What I’m trying to get at is this: if we want the Cardinals to turn and head down a different path, then we have to be willing to be patient when things are bad. If you really believe the team needs a change of direction, and you say you don’t care what happens this year because they need to retool, then you can’t furiously call for people’s heads when something goes wrong. If you want them to look at the long-term health of the club and get back on track, then you have to understand that the short-term gratification we’re used to most of the time probably isn’t coming.

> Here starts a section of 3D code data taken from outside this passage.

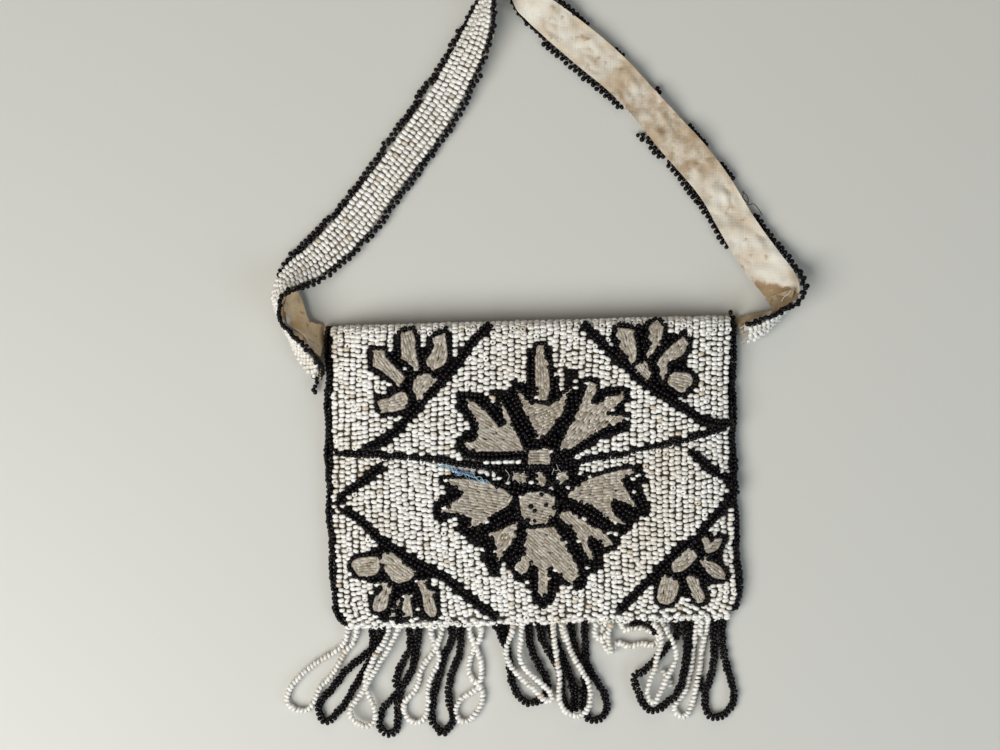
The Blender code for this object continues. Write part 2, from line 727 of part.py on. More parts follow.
def make_fringe(name, pixels, layer, finish, carrier):
    """One loop of strung beads, from the hem down to the table and back."""
    turned = [upright(pixel) for pixel in pixels]
    hem = upright((PICTURE_MIDDLE[0], PICTURE_HEM)).y
    tips = upright((PICTURE_MIDDLE[0], PICTURE_TIPS)).y
    rest = STRAND_LIFT + STRAND_RADIUS + layer * (2 * STRAND_RADIUS + GAP)
    xs = [spot.x / PICTURE_BODY[0] * BODY_WIDTH for spot in turned]
    points = []
    for x, spot in list(zip(xs, turned))[1:-1]:
        down = min(-STRAND_RADIUS, (spot.y - hem) / (hem - tips) * FRINGE_LENGTH)
        points.append(Vector((x, FRINGE_PLACE.y + down, rest)))
    tops = [Vector((x, FRINGE_PLACE.y, HEM_MIDDLE)) for x in (xs[0], xs[-1])]
    neck = Vector((0, -STRAND_RADIUS, 0))
    points = [tops[0] + neck, *points, tops[1] + neck]
    length = sum((b - a).length for a, b in zip(points, points[1:]))
    line = smooth_line(points, max(LEAST_STRAND_POINTS, round(length / STRAND_STEP)))
    tube(name, [tops[0], *line, tops[1]], STRAND_RADIUS, finish, carrier)


def main():
    clear_scene()
    white = material("white_beads", (0.83, 0.80, 0.74), 0.35)
    black = material("black_beads", (0.012, 0.011, 0.012), 0.22)
    clear = material("clear_beads", (0.46, 0.43, 0.38), 0.20)
    cloth = material("ground_cloth", (0.62, 0.57, 0.48), 0.9)
    silk = material("silk_lining", (0.72, 0.62, 0.46), 0.6)
    thread = material("sewing_thread", (0.70, 0.64, 0.54), 0.85)

    body = home("pocket", Vector((0, 0, 0)))
    flap = home("flap_fold", HINGE_PLACE)
    stations = strap_stations()
    strap = home("strap_swing", (stations[0][0] + stations[-1][0]) / 2)
    fringe = [home("fringe_swing_" + name, FRINGE_PLACE) for name in CLUSTER_NAMES]

    level = 0.0
    for name, thick, finish in (
        ("back_beadwork", BEAD_LAYER, white), ("back_cloth", CLOTH, cloth), ("lining_back", LINING, silk),
    ):
        pocket_layer(name, level, level + thick, finish, body, False)
        level += thick + GAP
    level = 0.0
    for name, thick, finish in (
        ("front_beadwork", BEAD_LAYER, white), ("front_cloth", CLOTH, cloth), ("lining_front", LINING, silk),
    ):
        pocket_layer(name, level - thick, level, finish, body, True)
        level -= thick + GAP
    level = GAP
    for name, thick, finish in (
        ("flap_lining", LINING, silk), ("flap_cloth", CLOTH, cloth), ("flap_beadwork", BEAD_LAYER, white),
    ):
        flap_layer(name, level, level + thick, finish, flap)
        level += thick + GAP

    side_edging("edging_left", -1, black, body)
    side_edging("edging_right", 1, black, body)
    hem_row("hem_row", white, body)
    flap_edging("flap_edge_beads", black, flap)

    front = (front_raised_grid(GAP), front_raised_grid(GAP + RAISED_BEADS))
    over = (flap_raised_grid(level), flap_raised_grid(level + RAISED_BEADS))
    for name, pixels, grids, carrier in (
        ("lozenge_upper_left", UPPER_LEFT_PIXELS, over, flap),
        ("lozenge_upper_right", UPPER_RIGHT_PIXELS, over, flap),
        ("lozenge_lower_left", LOWER_LEFT_PIXELS, front, body),
        ("lozenge_lower_right", LOWER_RIGHT_PIXELS, front, body),
    ):
        raised(name, *grids, strip_outline(pixels, LINE_WIDTH), black, carrier)
    for name, shape, grids, line, carrier in (
        ("rosette_upper", UPPER_ROSETTE_PIXELS, over, None, flap),
        ("rosette_lower", LOWER_ROSETTE_PIXELS, front, None, body),
        ("palmette_upper_left", UPPER_LEFT_PALMETTE_PIXELS, over, UPPER_LEFT_PIXELS, flap),
        ("palmette_upper_right", UPPER_RIGHT_PALMETTE_PIXELS, over, UPPER_RIGHT_PIXELS, flap),
        ("palmette_lower_left", LOWER_LEFT_PALMETTE_PIXELS, front, LOWER_LEFT_PIXELS, body),
        ("palmette_lower_right", LOWER_RIGHT_PALMETTE_PIXELS, front, LOWER_RIGHT_PIXELS, body),
    ):
        motif(name, shape, grids, line, black, clear, carrier)

    half = STRAP_WIDTH / 2 - 2 * STRAP_EDGE_RADIUS - GAP
    under = -STRAP_BAND / 2
    strap_band("strap_lining", stations, under, under + LINING, half, silk, strap)
    strap_band("strap_beadwork", stations, under + LINING + GAP, STRAP_BAND / 2, half, white, strap)
    strap_edge("strap_edge_inner", stations, 1, black, strap)
    strap_edge("strap_edge_outer", stations, -1, black, strap)
    stitching("strap_stitching_left", -1, stations[0], thread, body)
    stitching("strap_stitching_right", 1, stations[-1], thread, body)

    for k, (colour, layer, pixels) in enumerate(FRINGE_LOOP_PIXELS):
        cluster = next(c for c, end in enumerate(CLUSTER_ENDS) if k < end)
        finish = white if colour == "white" else black
        make_fringe(f"fringe_loop_{k + 1:02d}", pixels, layer, finish, fringe[cluster])


main()
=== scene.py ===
import math

import bpy
import numpy as np
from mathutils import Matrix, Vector


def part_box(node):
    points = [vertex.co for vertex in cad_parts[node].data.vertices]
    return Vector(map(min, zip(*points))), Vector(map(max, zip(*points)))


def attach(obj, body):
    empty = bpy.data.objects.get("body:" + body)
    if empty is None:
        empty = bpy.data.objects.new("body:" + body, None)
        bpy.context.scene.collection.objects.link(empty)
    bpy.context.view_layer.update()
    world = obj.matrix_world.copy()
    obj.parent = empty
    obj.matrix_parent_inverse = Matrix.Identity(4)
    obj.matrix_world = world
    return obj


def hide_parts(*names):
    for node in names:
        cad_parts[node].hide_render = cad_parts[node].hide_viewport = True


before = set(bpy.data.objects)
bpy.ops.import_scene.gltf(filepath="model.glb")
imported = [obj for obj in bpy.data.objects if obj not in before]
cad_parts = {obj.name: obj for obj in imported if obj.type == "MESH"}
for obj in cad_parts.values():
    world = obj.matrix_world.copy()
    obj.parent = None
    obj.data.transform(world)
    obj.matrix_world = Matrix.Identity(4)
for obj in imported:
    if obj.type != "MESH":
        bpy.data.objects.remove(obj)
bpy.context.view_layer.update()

# Beaded evening purse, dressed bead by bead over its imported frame. It lies on its back on a pale table, and is seen
# from straight above. Metres; X across the purse, Y up towards the strap, Z out of the front.

# Camera: the photograph covers this width of table, and the purse lies turned in it by this much
SEEN_WIDTH = 0.340
SEEN_MIDDLE = (-0.0109, 0.0329)
CAMERA_RISE = 0.90
PURSE_TURN = math.radians(1.5)

camera_data = bpy.data.cameras.new("camera")
camera_data.sensor_width = 36.0
camera_data.lens = 36.0 * CAMERA_RISE / SEEN_WIDTH
camera = bpy.data.objects.new("camera", camera_data)
bpy.context.collection.objects.link(camera)
camera.location = (*SEEN_MIDDLE, CAMERA_RISE)
camera.rotation_euler = (0, 0, -PURSE_TURN)
bpy.context.scene.camera = camera
bpy.context.scene.view_settings.view_transform = "Standard"

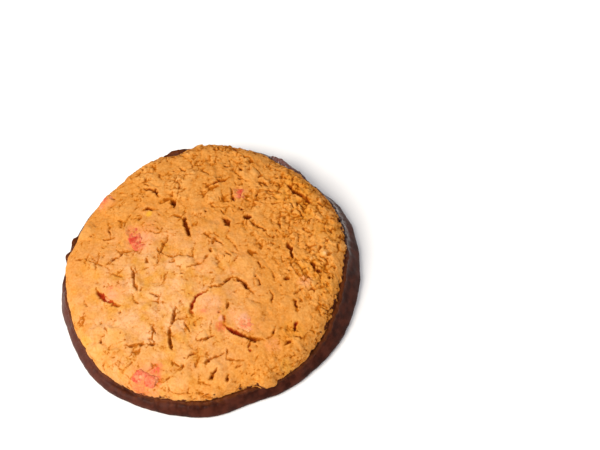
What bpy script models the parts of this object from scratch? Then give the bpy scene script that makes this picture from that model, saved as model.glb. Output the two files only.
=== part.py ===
"""A cherry cookie: a crackled, golden sugar biscuit with candied cherry bits, dipped in dark chocolate.

The chocolate is a shallow cup with a spread foot, and the biscuit sits in it. Each cherry bit lies in a
pocket of its own in the crust. Sizes are in millimetres and angles in degrees, and the mesh is scaled to
metres at the end. The cookie lies on z = 0, with the middle of its footprint at the origin and its crust
facing +Z.
"""

import math

import bmesh
import bpy
from mathutils import Matrix, Vector, noise

METRES_PER_MM = 0.001

# The biscuit
COOKIE_HEIGHT = 10.5
SHOULDER_START = 28.8
SHOULDER_HEIGHT = 8.3
SHOULDER_ROUND = 3.9
BISCUIT_BOTTOM_HEIGHT = 1.7
BISCUIT_BOTTOM_RADIUS = 30.8
DOME_POWER = 2.2
TUCK_POWER = 1.6
# How much of the outline's lobes the biscuit's side takes over from the foot
BISCUIT_SHARE_OF_LOBES = 0.7

# The chocolate
FOOT_RADIUS = 34.5
FOOT_HEIGHT = 1.1
RIM_HEIGHT = 4.0
RIM_THICKNESS = 0.7
JOIN_GAP = 0.3
WALL_SEGMENTS = 96
WALL_STEPS_INSIDE = 4
# The foot's rounded edge, as steps in from the foot's radius and heights
FOOT_UNDERSIDE_INSET = 1.0
FOOT_LOWER_INSET, FOOT_LOWER_HEIGHT = 0.3, 0.3
FOOT_TOP_INSET, FOOT_TOP_RISE = 0.4, 0.85
# The wall is slightly hollow between the foot and the rim
WALL_HOLLOW = 0.1
# The rim's rounded edge, as drops from its height and a step in from its outside
RIM_ROUND_DROP, RIM_ROUND_INSET = 0.35, 0.25
RIM_INNER_DROP = 0.1

# Relief of the crust
CRUST_RINGS = 35
SWELL_SIZE, SWELL_RISE = 17.0, 0.30
DIMPLE_SIZE, DIMPLE_RISE = 5.0, 0.20
PLATE_SIZE, PLATE_JOINT_WIDTH, PLATE_JOINT_DEPTH = 6.5, 1.3, 0.40
PLATE_BEND_SIZE, PLATE_BEND = 4.0, 1.2
# Joints fade out and come back over this size: their usual strength, and how far it varies
JOINT_FADE_SIZE, JOINT_STRENGTH, JOINT_VARIATION = 6.0, 0.7, 1.6
CRACK_BASE_DEPTH, CRACK_DEPTH_PER_WIDTH = 0.40, 0.85
CRACK_SLOPE, CRACK_STEEPNESS = 0.35, 1.6
CRACK_END_DEPTH = 0.35
CRACK_STEP = 0.8
CRACK_WANDER, CRACK_WANDER_STEP = 0.35, 0.9
CRACK_PULL, CRACK_PULL_REACH = 0.62, 1.7
RELIEF_START, RELIEF_FADE = 0.1, 0.8
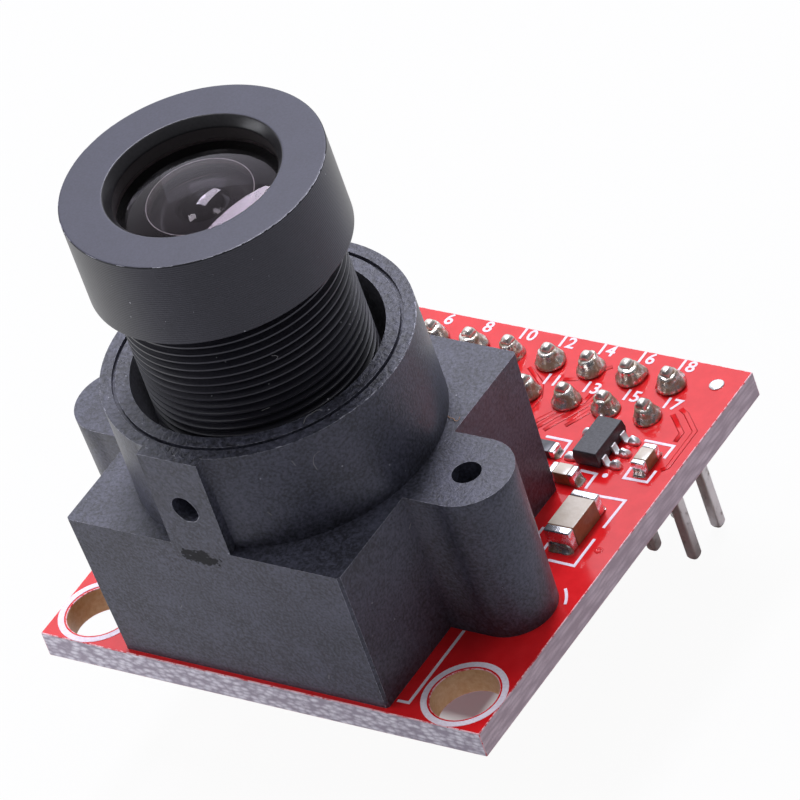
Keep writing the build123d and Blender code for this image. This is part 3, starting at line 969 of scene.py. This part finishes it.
def rim_paths(radius, level, uneven, start, sweep, gap, seed):
    """Arcs of burr round a turned edge, from start over sweep in degrees."""
    chance = random.Random(seed)
    paths, turn = [], start
    while turn < start + sweep:
        path = []
        for k in range(chance.randint(4, 14)):
            reach = radius + chance.uniform(-uneven, uneven)
            path.append((axis.x + reach * cos(radians(turn)), axis.y + reach * sin(radians(turn)),
                         level + chance.uniform(-uneven, uneven)))
            turn += 0.8
        paths.append(path)
        turn += chance.uniform(0.1, gap)
    return paths


def hole_paths(start, sweep):
    """An arc of burr round the set-screw hole's mouth, in degrees."""
    x, y, z = screw_hole
    reach = screw_hole_radius + 0.02
    return [[(x + reach * cos(radians(turn)), y, z + reach * sin(radians(turn)))
             for turn in range(start, start + sweep, 9)]]


hair_brown = grained("hair_brown", (0.30, 0.15, 0.07), (0.5, 0.3, 0.16), 0.1, 0.6)
lint_pale = grained("lint_pale", (0.30, 0.29, 0.29), (0.46, 0.44, 0.42), 0.1, 0.7)
burr_pale = grained("burr_pale", (0.10, 0.10, 0.12), (0.62, 0.62, 0.68), 0.3, 0.6, spread=0.9)
on_holder, on_barrel = ("holder_plastic", "board"), ("anodised_barrel", "barrel")
for name, shape, material, slot_and_body in (
        ("stray_fibre", strand([hair_path], 0.028, 1), hair_brown, on_holder),
        ("pale_lint", strand(lint_paths, 0.015, 2), lint_pale, on_holder),
        ("thread_lint", strand(thread_lint_paths, 0.014, 3), lint_pale, on_barrel),
        ("rim_burr", strand(rim_paths(*turret_edge, -26, 56, 0.5, 4), 0.04, 6), burr_pale,
         on_holder),
        ("rim_flash", strand(rim_paths(*turret_edge, -150, 118, 7.0, 5), 0.022, 7), burr_pale,
         on_holder),
        ("hole_burr", strand(hole_paths(-130, 190), 0.035, 12, wander=0.012), burr_pale,
         on_holder),
        ("head_rub", strand(rim_paths(*head_edge, -52, 74, 1.2, 8), 0.02, 9), burr_pale,
         on_barrel),
        ("head_nicks", strand(rim_paths(*head_edge, -200, 145, 16.0, 10), 0.018, 11), burr_pale,
         on_barrel)):
    new_piece(name, shape, [material], *slot_and_body)


# Studio: a white floor under the pin tips, large lamps overhead and behind, and small ones
# at the left front and above. The surround is white for the camera only; for the rest it is
# a dim room, brighter above and at the left, and dimmer still through glass.
floor_level = board_low.z / mm - 8.42
floor_half = 0.8
room_glow = [((-0.25, 0.15, 0.95), -0.2, 1.0, 0.5), ((-0.95, 0.3, 0.0), 0.5, 0.98, 0.5),
             ((-0.30, 0.85, 0.43), 0.55, 1.0, 0.75)]
board_shadow = [("X", 6.2, 4.6), ("X", -13.0, -9.0), ("Y", 5.4, 7.0), ("Y", 24.0, 20.0)]


def mixed(tree, share, under, over):
    """Mixes two shaders; returns the node."""
    mix = add(tree, "MixShader", Fac=share)
    feed(tree, mix.inputs[1], under.outputs[0])
    feed(tree, mix.inputs[2], over.outputs[0])
    return mix


def studio_floor():
    """A plain white floor with the board's shadow; it is clear when looked at from below."""
    shape = bmesh.new()
    bmesh.ops.create_grid(shape, x_segments=1, y_segments=1, size=floor_half)
    data = bpy.data.meshes.new("floor")
    shape.to_mesh(data)
    shape.free()
    material, tree, shader = finish("floor_white", 0.9, Base_Color=(0.56, 0.56, 0.58))
    floor = new_object("floor", data, [material])
    floor.location = (0, 0, floor_level * mm)
    glow = add(tree, "Emission", Color=(1, 1, 1), Strength=1.0)
    path = add(tree, "LightPath").outputs
    seen = math(tree, "ADD", path["Is Camera Ray"], path["Is Transmission Ray"])
    parts = axes(tree)
    leftward = math(tree, "MULTIPLY_ADD", parts["Y"], 0.45,
                    math(tree, "MULTIPLY", parts["X"], -1.0))
    left_side = mapped(tree, leftward, 2 * mm, 34 * mm)
    mirrored = math(tree, "MULTIPLY", path["Is Glossy Ray"], left_side)
    under = 1.0
    for part, start, stop in board_shadow:
        inside = mapped(tree, parts[part], start * mm, stop * mm)
        under = math(tree, "MULTIPLY", under, inside)
    hidden = math(tree, "MULTIPLY_ADD", under, -0.9, 0.95)
    share = math(tree, "ADD", math(tree, "MULTIPLY", seen, hidden), mirrored)
    lit = mixed(tree, share, shader, glow)
    below = add(tree, "NewGeometry").outputs["Backfacing"]
    one_sided = mixed(tree, below, lit, add(tree, "BsdfTransparent"))
    fill(tree, tree.nodes["Material Output"], Surface=one_sided.outputs[0])


def surround():
    """White for the camera; for the rest a dim room that is brighter above and at the left."""
    world = bpy.data.worlds.new("surround")
    bpy.context.scene.world = world
    world.use_nodes = True
    tree = world.node_tree
    white = fill(tree, tree.nodes["Background"], Color=(1, 1, 1), Strength=1.0)
    path = add(tree, "LightPath").outputs
    facing = add(tree, "TexCoord").outputs["Generated"]
    strength = 0.045
    for aim, start, stop, peak in room_glow:
        toward = math(tree, "DOT_PRODUCT", facing, Vector(aim).normalized(), kind="VectorMath")
        strength = math(tree, "ADD", strength, mapped(tree, toward, start, stop, high=peak))
    open_share = math(tree, "MULTIPLY_ADD", path["Is Transmission Ray"], -0.9, 1.0)
    strength = math(tree, "MULTIPLY", strength, open_share)
    room = add(tree, "Background", Color=(0.91, 0.93, 1.0), Strength=strength)
    both = mixed(tree, path["Is Camera Ray"], room, white)
    fill(tree, tree.nodes["World Output"], Surface=both.outputs[0])


def softbox(name, place_mm, aim_mm, width, depth, radiance, tint=(0.93, 0.94, 1.0)):
    """A rectangular lamp; its power follows from the brightness of its face."""
    lamp = bpy.data.lights.new(name, "AREA")
    lamp.shape = "RECTANGLE"
    lamp.size = width * mm
    lamp.size_y = depth * mm
    lamp.color = tint
    lamp.energy = radiance * pi * width * depth * mm * mm
    light = new_object(name, lamp)
    light.location = Vector(place_mm) * mm
    facing = Vector(aim_mm) - Vector(place_mm)
    light.rotation_euler = facing.to_track_quat("-Z", "Y").to_euler()


studio_floor()
surround()
softbox("overhead", (-60, 150, 278), (-60, 150, 0), 66, 210, 19.4, tint=(0.925, 0.915, 1.06))
softbox("back_left", (-150, 250, 170), (0, 10, 10), 230, 190, 0.5, tint=(0.86, 0.88, 1.08))
softbox("left_front", (-64, -38, 29), (-4, 0, 8), 38, 38, 4.1)
softbox("high_left", (-60, -50, 260), (0, 5, 25), 44, 44, 9)
softbox("high_right", (60, 40, 270), (0, 5, 25), 40, 40, 6)

azimuth = radians(45.281)
elevation = radians(38.046)
roll = radians(-20.296)
camera_place = Vector((0.2397358, -0.2229005, 0.2703672))
focal_length = 370.297


def photograph_camera():
    """The camera where the photograph was taken from, with its roll."""
    back = Vector((sin(azimuth) * cos(elevation), -cos(azimuth) * cos(elevation), sin(elevation)))
    level = Vector((cos(azimuth), sin(azimuth), 0))
    upright = back.cross(level)
    right = cos(roll) * level + sin(roll) * upright
    up = -sin(roll) * level + cos(roll) * upright
    lens = bpy.data.cameras.new("camera")
    lens.lens = focal_length
    lens.sensor_width = 36
    lens.clip_start = 0.01
    lens.clip_end = 10
    camera = new_object("camera", lens)
    camera.matrix_world = Matrix.Translation(camera_place) @ Matrix((
        right, up, back)).transposed().to_4x4()
    bpy.context.scene.camera = camera


photograph_camera()
bpy.context.scene.view_settings.view_transform = "Standard"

Now if, on the other hand, you’re one of those people who demands constant winning, and cannot help but obsessively criticise the club for not winning because they’re JUST NOT TRYING HARD ENOUGH, and everything would be fine if they would just make bigger moves, and spend more, and do more and more and more stuff, fuck the consequences, then I suppose you have the right to not be patient, and not try to understand that when things go wrong, or the player you want to see playing isn’t starting in the cleanup spot on a given night, or it doesn’t seem like all the changes have happened yet and it’s been like, two weeks, it may be because before you can put in new appliances in your kitchen you have to remove the old ones. I mean, I won’t particularly think much of your opinion, and I might even think you’re a short-sighted idiot, but you’re entitled to that opinion all the same.

So we have less than a day and a half left until the trade deadline, and lots of things have happened. Lots of things still have to happen before we can really start to feel like the Cardinals are headed in the right direction. But I think we all understand, one way or another, that everything that needs to be done probably won’t get done in 30 hours or so.

And so I will leave you this morning with the admonition to enjoy the present, enjoy thinking about the future, and demand excellence from the team. But don’t expect that excellence to get here today. Or tomorrow. That refrigerator is going to be a real bitch to get out through the door.

And don’t even get me started on the quesadilla maker.